What do you think about the following statements?

"Prayer is not powerful...God is powerful. The power is not in the prayer, it's in the God we pray to."

"Faith does not move mountains...God moves mountains. It's not faith in faith, it's faith in God."

Wednesday, January 14, 2009

Two Extremes

There are generally two extremes that people have a tendency to swing to for Bible study:

1) Taking all Scripture only at face value, only literally, and oftentimes missing the spiritual significance, or application, of certain passages.

2) Taking all Scripture to be speaking only in spiritual language, only metaphors and parables designed to teach truths, but not to be taken literally.

The Bible teaches that we must "Be diligent to present yourself approved to God, a worker who does not need to be ashamed, rightly dividing the word of truth." (2 Timothy 2:15)

We must understand that the Bible is a literal book. God made men accurately record the history of the Earth and, especially, His chosen people. Many discount the factual accounts in the Bible and thus begin to believe man-made theories such as evolution, or discounting the fact that God really did destroy the entire world with a flood, and made the sun stand still, and made a virgin conceive His Son. This mistake of taking the Bible only on a spiritual level can also lead us to disobey God's commandments. One example of this is that God created the Earth in 6 literal days and created the Sabbath on the 7th day. He intends for us to literally keep the Sabbath holy (4th Commandment, Exodus 20:8-11).

We must also understand that the Bible contains many spiritual truths as well. "But the natural man does not receive the things of the Spirit of God, for they are foolishness to him; nor can he know them, because they are spiritually discerned." (1 Corinthians 2:14) If we take the Bible only literally, we'll soon be cutting off our hands and plucking out our eyes, or continuing to sacrifice lambs for our sins. We must understand the spiritual significance of things such as the animal sacrifices in the Old Testament, as well as the spiritual significance of the annual holy days such as Passover, Pentecost, the Day of Atonement, Feast of Tabernacles, Feast of Trumpets, and others.
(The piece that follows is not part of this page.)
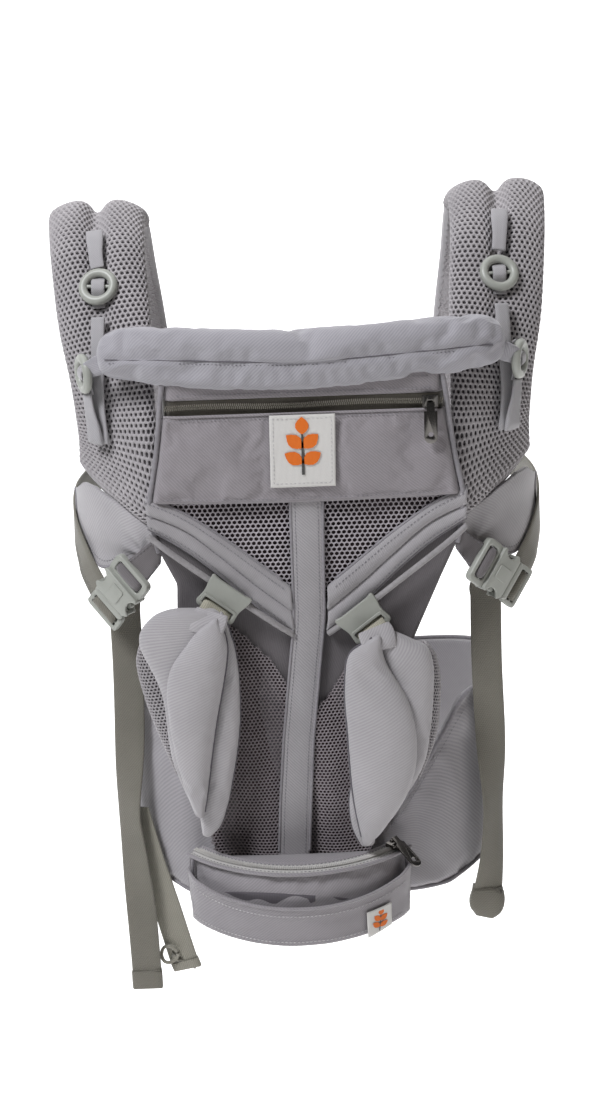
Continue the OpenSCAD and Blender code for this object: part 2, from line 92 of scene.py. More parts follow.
def new_material(name):
    """An empty material with a Principled shader wired to its output."""
    made = bpy.data.materials.new(name)
    made.use_nodes = True
    tree = made.node_tree
    tree.nodes.clear()
    shader = add_node(tree, "ShaderNodeBsdfPrincipled")
    add_node(tree, "ShaderNodeOutputMaterial", {"Surface": shader.outputs[0]})
    return made, tree, shader


def sweep_paper():
    """Matt white background paper."""
    made, tree, shader = new_material("matt_white_paper")
    shader.inputs["Base Color"].default_value = linear("#f4f4f4")
    shader.inputs["Roughness"].default_value = 0.9
    shader.inputs["Emission Color"].default_value = linear("#ffffff")
    shader.inputs["Emission Strength"].default_value = 0.75
    return made


FLOOR_Z = -0.75
WALL_Y = 2.6
SWEEP_RADIUS = 0.8
profile = [(-4.0, FLOOR_Z)]
for step in range(13):
    turn = math.radians(90 * step / 12)
    profile.append((
        WALL_Y - SWEEP_RADIUS + SWEEP_RADIUS * math.sin(turn),
        FLOOR_Z + SWEEP_RADIUS - SWEEP_RADIUS * math.cos(turn),
    ))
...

These all have have deeper meaning when looked at spiritually. One of the most edifying studies I think you can do is a study of the Old Testament holy days. They all point very powerfully and clearly to Jesus Christ and His plan of salvation. Jesus touched on the spiritual nature of the Ten Commandments when He revealed that to hate is breaking the commandment against murdering, and to look lustfully is breaking the commandment against committing adultery. He clearly identified the fact that in addition to the letter of the law, there is the spirit of the law.

As with most things, the truth is found somewhere between the two extremes. The Bible is a book of both literal and spiritual truth. Many times the same passage of Scripture is both literal and spiritual. Let's keep studying our Bible and digging deeper into the Word, ever finding more precious truths.

God bless you and keep you!

Monday, January 12, 2009

Principles of Bible Study

Let the Holy Spirit be your guide.

"However, when He, the Spirit of truth, has come, He will guide you into all truth" (John 16:13) We should always pray before we begin studying the Bible. Something like, "Dear Lord, open my mind to see what you have in your Word."

Come to the Bible with the spirit of a child.

"You have hidden these things from the wise and prudent and have revealed them to babes" (Matthew 11:25) Don't come to the Bible to prove your own ideas or prove other people wrong. Pray something like, "Lord, I'm coming to you today, not to superimpose my will on the text, but I'm coming to you so you can speak to me through your Word."

Let the Bible interpret itself.

Let clear Scriptures interpret unclear ones. "Whom will he teach knowledge? And whom will he make to understand the message? Those just weaned from milk? Those just drawn from the breasts? For precept must be upon precept, precept upon precept, line upon line, line upon line, here a little, there a little" (Isaiah 28:9-10)

Build no doctrine on just one or two verses. Get all the Bible verses on a subject. Remember the fence post principle.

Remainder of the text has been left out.